▶ _REQUIRED TASK_
Repeat the lines below exactly as written, please, from the line with "shell_wall = 0.4" to the line with "for node in", both lines included, and no others.
— Start RECORDS FOR THIS TASK —
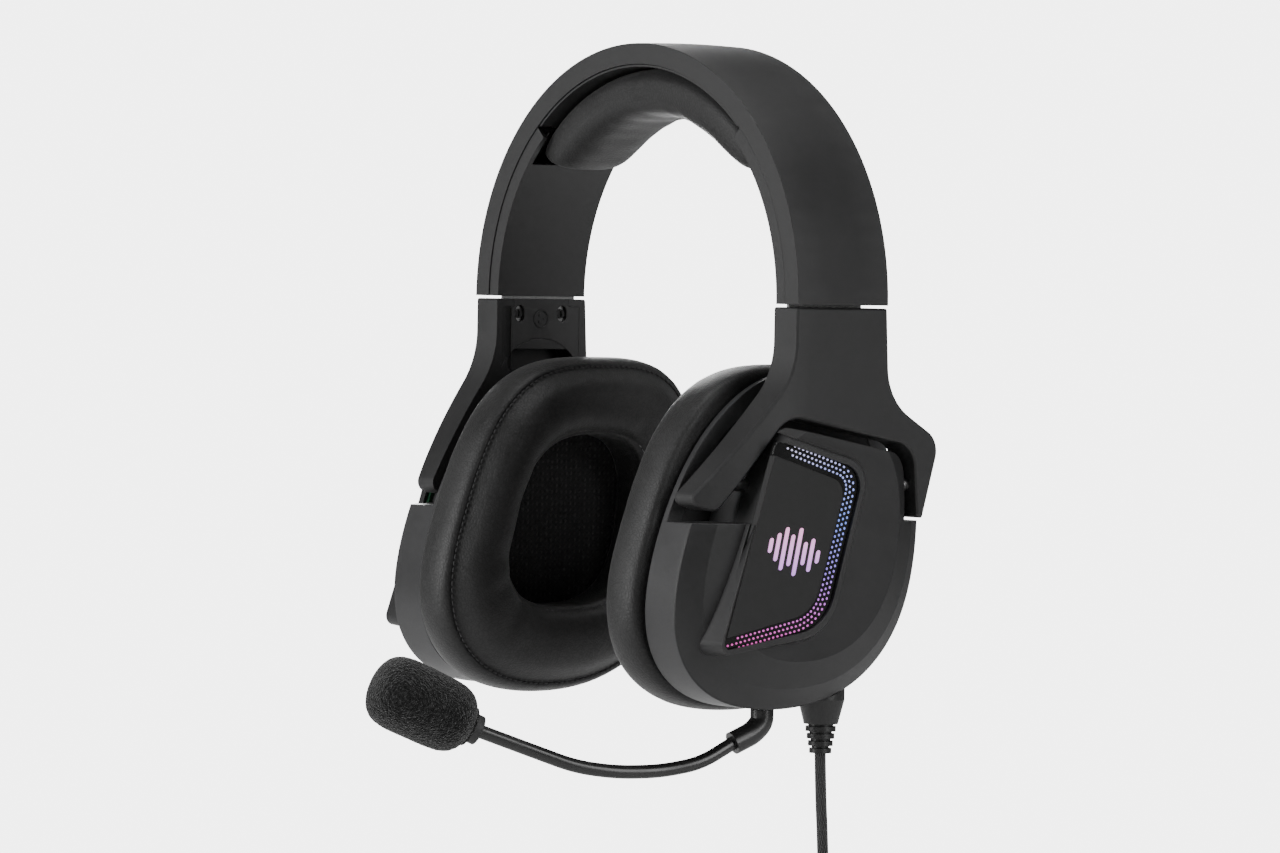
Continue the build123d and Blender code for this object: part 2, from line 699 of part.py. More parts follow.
# ---- microphone: socket, jack, elbow, gooseneck, collar, capsule and foam -------------------
socket_mouth = cup_bottom + 0.3
socket_depth = 15.0
with BuildPart() as mic_socket:
    with BuildSketch(Plane.XY.offset(socket_mouth)):
        with Locations(mic_place):
            Circle(socket_radius)
            Circle(jack_radius + pin_clearance, mode=Mode.SUBTRACT)
    extrude(amount=socket_depth)
save(mic_socket, "mic_socket")

elbow_top = cup_bottom - 0.5
with BuildPart() as mic_jack:
    with BuildSketch(Plane.XY.offset(elbow_top)):
        with Locations(mic_place):
            Circle(jack_radius)
    extrude(amount=jack_length)
save(mic_jack, "mic_jack")

# The boom's middle line: down out of the cup, forward, and up to the foam, bending inwards.
elbow_line = [(exit_outset, mic_exit, elbow_top), (exit_outset, mic_exit, cup_bottom - 4.5),
              (62.4, -18.2, -188.2), (61.0, -24.8, -191.2)]
boom_line = [(61.0, -24.8, -191.2), (59.6, -36.0, -197.0), (57.8, -50.5, -199.2), (54.5, -65.0, -199.2),
             (50.5, -77.5, -197.4), (45.0, -91.0, -192.2), (39.0, -106.0, -186.4)]
foam_axis = (Vector(30.2, -131.0, -174.6) - Vector(*boom_line[-1])).normalized()


def tube(points, radius, corner_radius=None):
    """Round tube along straight runs joined by tangent arcs as large as the runs allow."""
    spots = [Vector(*p) for p in points]
    runs = [b - a for a, b in zip(spots, spots[1:])]
    turns = [radians(a.get_angle(b)) for a, b in zip(runs, runs[1:])]
    radii = [0.45 * min(a.length, b.length) * cos(t / 2) / sin(t / 2)
             for a, b, t in zip(runs, runs[1:], turns)]
    with BuildPart() as body:
        with BuildLine() as path:
            FilletPolyline(*points, radius=radii)
        with BuildSketch(path.line ^ 0):
            Circle(radius)
        sweep(path=path.line)
    length = sum(edge.length for edge in path.edges())
    print("tube", round(length, 1), "long, bends", [round(r, 1) for r in radii],
          "volume share", round(body.part.volume / (pi * radius**2 * length), 4))
    return body


save(tube(elbow_line, elbow_radius), "mic_elbow")
save(tube(boom_line, neck_radius), "mic_gooseneck")

collar_plane = Plane(origin=boom_line[-1], z_dir=foam_axis)
collar_length = 5.0
collar_radius = 4.6
with BuildPart() as mic_collar:
    with BuildSketch(collar_plane):
        Circle(collar_radius)
    extrude(amount=collar_length)
save(mic_collar, "mic_collar")

capsule_length = 14.0
capsule_radius = 4.4
foam_overlap = 2.0              # of the foam over the collar
foam_corner = 4.0
with BuildPart() as mic_capsule:
    with BuildSketch(collar_plane.offset(collar_length)):
        Circle(capsule_radius)
    extrude(amount=capsule_length)
save(mic_capsule, "mic_capsule")

foam_start = collar_length - foam_overlap
with BuildPart() as mic_windscreen:
    with BuildSketch(collar_plane.offset(foam_start)):
        Circle(foam_radius)
    extrude(amount=foam_length)
    fillet(mic_windscreen.edges().filter_by(GeomType.CIRCLE), radius=foam_corner)
    with BuildSketch(collar_plane.offset(foam_start)):
        Circle(collar_radius + seat_gap)
    extrude(amount=foam_overlap, mode=Mode.SUBTRACT)
    with BuildSketch(collar_plane.offset(collar_length)):
        Circle(capsule_radius + seat_gap)
    extrude(amount=capsule_length + 2 * seat_gap, mode=Mode.SUBTRACT)
save(mic_windscreen, "mic_windscreen")

# ---- cord: strain relief, lead, hanging coil, tie, tail and plug -------------------------------
relief_top = -172.0             # inside the cup
relief_shoulder = -174.0
relief_drop = -178.5            # the straight upper part ends here
relief_ribs = -186.0            # and the tapered part here, where the ribs begin
relief_waist = 5.3
core_length = 8.0               # of the part inside the cup
rib_count = 4
rib_pitch = 2.25
rib_gap = 0.75                  # groove between ribs
rib_radius = 4.7                # of the first rib
rib_taper = 0.42                # each rib is this much smaller than the one above
groove_depth = 0.8
with BuildPart() as strain_relief:
    with BuildSketch(Plane(origin=(*cord_place, 0), x_dir=(1, 0, 0), z_dir=(0, -1, 0))):
        with BuildLine():
            steps = [(0, relief_top), (relief_neck, relief_top), (relief_neck, relief_shoulder),
                     (relief_radius, relief_shoulder), (relief_radius, relief_drop),
                     (relief_waist, relief_ribs)]
            for k in range(rib_count):
                top = relief_ribs - rib_pitch * k
                size = rib_radius - rib_taper * k
                steps += [(size - groove_depth, top), (size - groove_depth, top - rib_gap),
                          (size, top - rib_gap), (size, top - rib_pitch)]
            steps += [(0, steps[-1][1])]
            Polyline(*steps, close=True)
        make_face()
    revolve(axis=Axis((*cord_place, 0), (0, 0, 1)))
    extrude(standing(plain_oval(seat_gap), cushion_back), amount=recess_reach, mode=Mode.SUBTRACT)
    with BuildSketch(Plane.XY.offset(relief_top)):
        with Locations(cord_place):
            Circle(relief_neck)
    extrude(amount=-core_length)
save(strain_relief, "strain_relief")

lead_line = [(63.0, 8.7, -195.0), (63.0, 9.2, -207.5), (63.0, 10.4, -222.0), (63.0, 11.0, -237.0),
             (63.4, 9.4, -248.5), (65.6, 3.4, -256.5), (66.5, 2.2, -264.5)]
save(tube(lead_line, cord_diameter / 2), "cord_lead")

with BuildPart() as cord_coil:
    with BuildSketch(Plane(origin=coil_centre, x_dir=(0, 1, 0), z_dir=(0, 0, 1))) as coil_section:
        with Locations(((coil_inner + coil_outer) / 2, 0)):
            RectangleRounded(coil_outer - coil_inner, 2 * coil_half_width, coil_corner)
    revolve(axis=Axis(coil_centre, (1, 0, 0)))
save(cord_coil, "cord_coil")

tie_low = coil_centre[2] + coil_inner - tie_thickness - tie_slack
tie_high = coil_centre[2] + coil_outer + tie_thickness + tie_slack
tie_left = lead_line[3][0] - cord_diameter / 2 - tie_thickness - tie_slack
tie_right = coil_centre[0] + coil_half_width + tie_thickness + tie_slack
with BuildPart() as cord_tie:
    with BuildSketch(Plane.XZ.offset(tie_shift - coil_centre[1] - tie_width / 2)):
        with Locations(((tie_left + tie_right) / 2, (tie_low + tie_high) / 2)):
            RectangleRounded(tie_right - tie_left, tie_high - tie_low, tie_corner)
            RectangleRounded(tie_right - tie_left - 2 * tie_thickness, tie_high - tie_low - 2 * tie_thickness,
                             tie_corner - tie_thickness, mode=Mode.SUBTRACT)
    extrude(amount=tie_width)
save(cord_tie, "cord_tie")

tail_line = [(70.1, -9.2, -264.0), (70.3, -9.6, -276.0), (69.8, -9.4, -288.0), (69.6, -9.0, -300.0)]
save(tube(tail_line, cord_diameter / 2), "cord_tail")

plug_body_size = (16.0, 8.4, 26.0)
plug_corner = 2.4
plug_shell_size = (12.0, 4.5, 12.0)
contact_shift = 0.9             # the contact block fills one side of the shell
contact_thickness = 1.8
contact_margin = 0.1
with BuildPart() as usb_plug_body:
    with BuildSketch(Plane.XY.offset(tail_line[-1][2])):
        with Locations(tail_line[-1][:2]):
            RectangleRounded(plug_body_size[1], plug_body_size[0], plug_corner)
    extrude(amount=-plug_body_size[2])
save(usb_plug_body, "usb_plug_body")

shell_wall = 0.4
with BuildPart() as usb_plug_shell:
    with BuildSketch(Plane.XY.offset(tail_line[-1][2] - plug_body_size[2])):
        with Locations(tail_line[-1][:2]):
            Rectangle(plug_shell_size[1], plug_shell_size[0])
            Rectangle(plug_shell_size[1] - 2 * shell_wall, plug_shell_size[0] - 2 * shell_wall,
                      mode=Mode.SUBTRACT)
            with Locations((contact_shift, 0)):
                Rectangle(contact_thickness, plug_shell_size[0] - 2 * (shell_wall + contact_margin))
    extrude(amount=-plug_shell_size[2])
save(usb_plug_shell, "usb_plug_shell")
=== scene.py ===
import bpy
import bmesh
import math
import random
from mathutils import Vector, Matrix, noise


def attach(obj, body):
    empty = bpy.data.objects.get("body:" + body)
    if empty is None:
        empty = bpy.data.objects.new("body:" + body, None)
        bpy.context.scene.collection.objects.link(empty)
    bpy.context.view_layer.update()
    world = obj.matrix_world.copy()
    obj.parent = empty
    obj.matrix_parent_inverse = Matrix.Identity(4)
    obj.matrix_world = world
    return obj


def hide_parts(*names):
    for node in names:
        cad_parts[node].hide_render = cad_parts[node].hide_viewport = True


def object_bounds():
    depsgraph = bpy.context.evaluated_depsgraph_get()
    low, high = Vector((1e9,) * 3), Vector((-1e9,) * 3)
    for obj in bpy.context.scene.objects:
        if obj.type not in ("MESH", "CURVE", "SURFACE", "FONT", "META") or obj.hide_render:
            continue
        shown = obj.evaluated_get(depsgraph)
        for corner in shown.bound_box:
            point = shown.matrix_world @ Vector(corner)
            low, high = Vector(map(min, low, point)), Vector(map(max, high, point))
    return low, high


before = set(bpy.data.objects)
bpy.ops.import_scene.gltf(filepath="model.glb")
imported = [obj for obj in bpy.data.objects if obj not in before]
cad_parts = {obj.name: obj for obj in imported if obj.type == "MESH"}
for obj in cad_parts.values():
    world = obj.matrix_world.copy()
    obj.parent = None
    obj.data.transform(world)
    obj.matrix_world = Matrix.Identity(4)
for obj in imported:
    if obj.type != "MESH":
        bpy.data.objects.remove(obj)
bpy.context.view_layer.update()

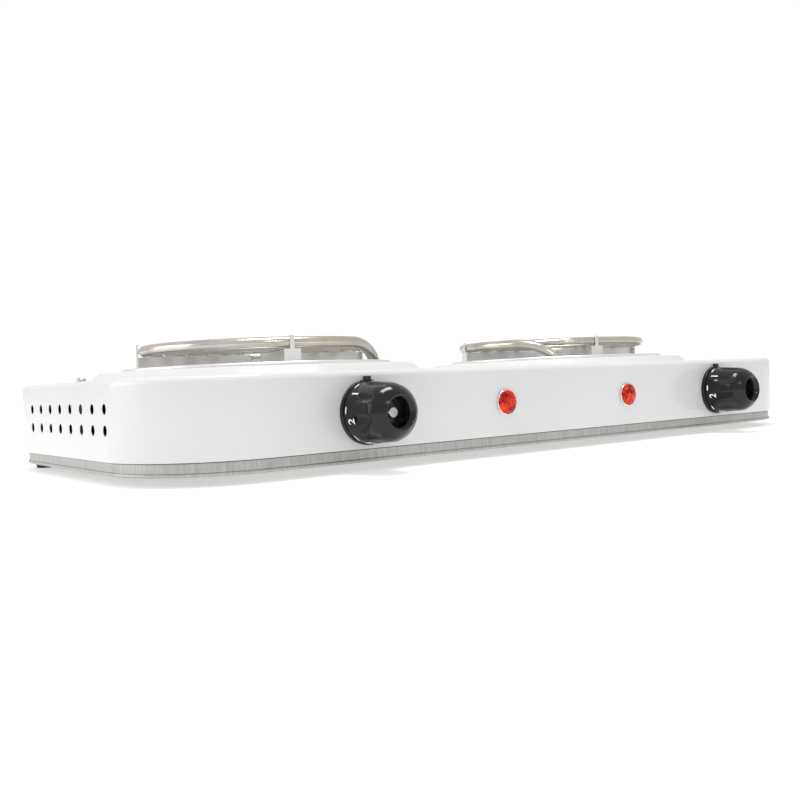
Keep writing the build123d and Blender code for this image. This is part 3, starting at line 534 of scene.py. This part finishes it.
def rubber():
    """Matt black rubber with bloom and a fine pebbled skin."""
    skin = Finish("black_rubber", IOR=1.5)
    where = skin.place()
    bloom = skin.noise(where, 110, 5)
    pebbles = skin.noise(where, 2200, 2)
    skin.feed(
        Base_Color=skin.ramp(bloom, (0.3, (0.012, 0.012, 0.012)), (0.75, (0.045, 0.044, 0.042))),
        Roughness=skin.span(bloom, 0.55, 0.8),
    )
    skin.bump(pebbles, 0.05 * MM, 0.4)
    return skin.material


def porcelain():
    """Unglazed ceramic: off-white, finely pitted."""
    clay = Finish("porcelain", IOR=1.5, Subsurface_Weight=0.05)
    where = clay.place()
    cloud = clay.noise(where, 120, 4)
    pits = clay.noise(where, 1800, 3)
    clay.feed(
        Base_Color=clay.ramp(cloud, (0.3, (0.66, 0.63, 0.56)), (0.7, (0.80, 0.78, 0.72))),
        Roughness=clay.span(pits, 0.45, 0.7),
    )
    clay.bump(pits, 0.05 * MM, 0.4)
    return clay.material


def brass():
    """Plain brass, tarnished in patches."""
    metal = Finish("brass_contacts", Metallic=1.0, IOR=1.5)
    where = metal.place()
    tarnish = metal.noise(where, 260, 5)
    tone = metal.ramp(tarnish, (0.3, (0.38, 0.25, 0.10)), (0.65, (0.72, 0.55, 0.26)))
    metal.feed(Base_Color=tone, Roughness=metal.span(tarnish, 0.5, 0.22))
    metal.bump(tarnish, 0.02 * MM, 0.3)
    return metal.material


def woven_sleeve(name, first, second):
    """Braided sleeve: crossing threads in two close tones."""
    braid = Finish(name, IOR=1.5, Sheen_Weight=0.2)
    threads = []
    for turn in (45, -45):
        where = braid.place(turn=(radians(turn), radians(turn), radians(turn)))
        threads.append(braid.add("TexWave", output="Fac", Vector=where, Scale=520.0, Distortion=1.0))
    weave = braid.add("Math", settings={"operation": "MULTIPLY"}, i0=threads[0], i1=threads[1])
    tone = braid.ramp(weave, (0.1, second), (0.6, first))
    braid.feed(Base_Color=tone, Roughness=braid.span(weave, 0.9, 0.7))
    braid.bump(weave, 0.1 * MM, 0.6)
    return braid.material


def bulb_glass():
    """Thin clear glass with faint streaks."""
    glass = Finish("clear_glass", IOR=1.47, Transmission_Weight=0.9)
    where = glass.place()
    haze = glass.noise(where, 300, 3)
    glass.feed(
        Base_Color=glass.ramp(haze, (0.3, (0.85, 0.86, 0.85)), (0.7, (0.97, 0.97, 0.96))),
        Roughness=glass.span(haze, 0.02, 0.12),
    )
    return glass.material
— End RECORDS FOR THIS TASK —
▶ _TASK RESPONSE_
shell_wall = 0.4
with BuildPart() as usb_plug_shell:
    with BuildSketch(Plane.XY.offset(tail_line[-1][2] - plug_body_size[2])):
        with Locations(tail_line[-1][:2]):
            Rectangle(plug_shell_size[1], plug_shell_size[0])
            Rectangle(plug_shell_size[1] - 2 * shell_wall, plug_shell_size[0] - 2 * shell_wall,
                      mode=Mode.SUBTRACT)
            with Locations((contact_shift, 0)):
                Rectangle(contact_thickness, plug_shell_size[0] - 2 * (shell_wall + contact_margin))
    extrude(amount=-plug_shell_size[2])
save(usb_plug_shell, "usb_plug_shell")
=== scene.py ===
import bpy
import bmesh
import math
import random
from mathutils import Vector, Matrix, noise


def attach(obj, body):
    empty = bpy.data.objects.get("body:" + body)
    if empty is None:
        empty = bpy.data.objects.new("body:" + body, None)
        bpy.context.scene.collection.objects.link(empty)
    bpy.context.view_layer.update()
    world = obj.matrix_world.copy()
    obj.parent = empty
    obj.matrix_parent_inverse = Matrix.Identity(4)
    obj.matrix_world = world
    return obj


def hide_parts(*names):
    for node in names:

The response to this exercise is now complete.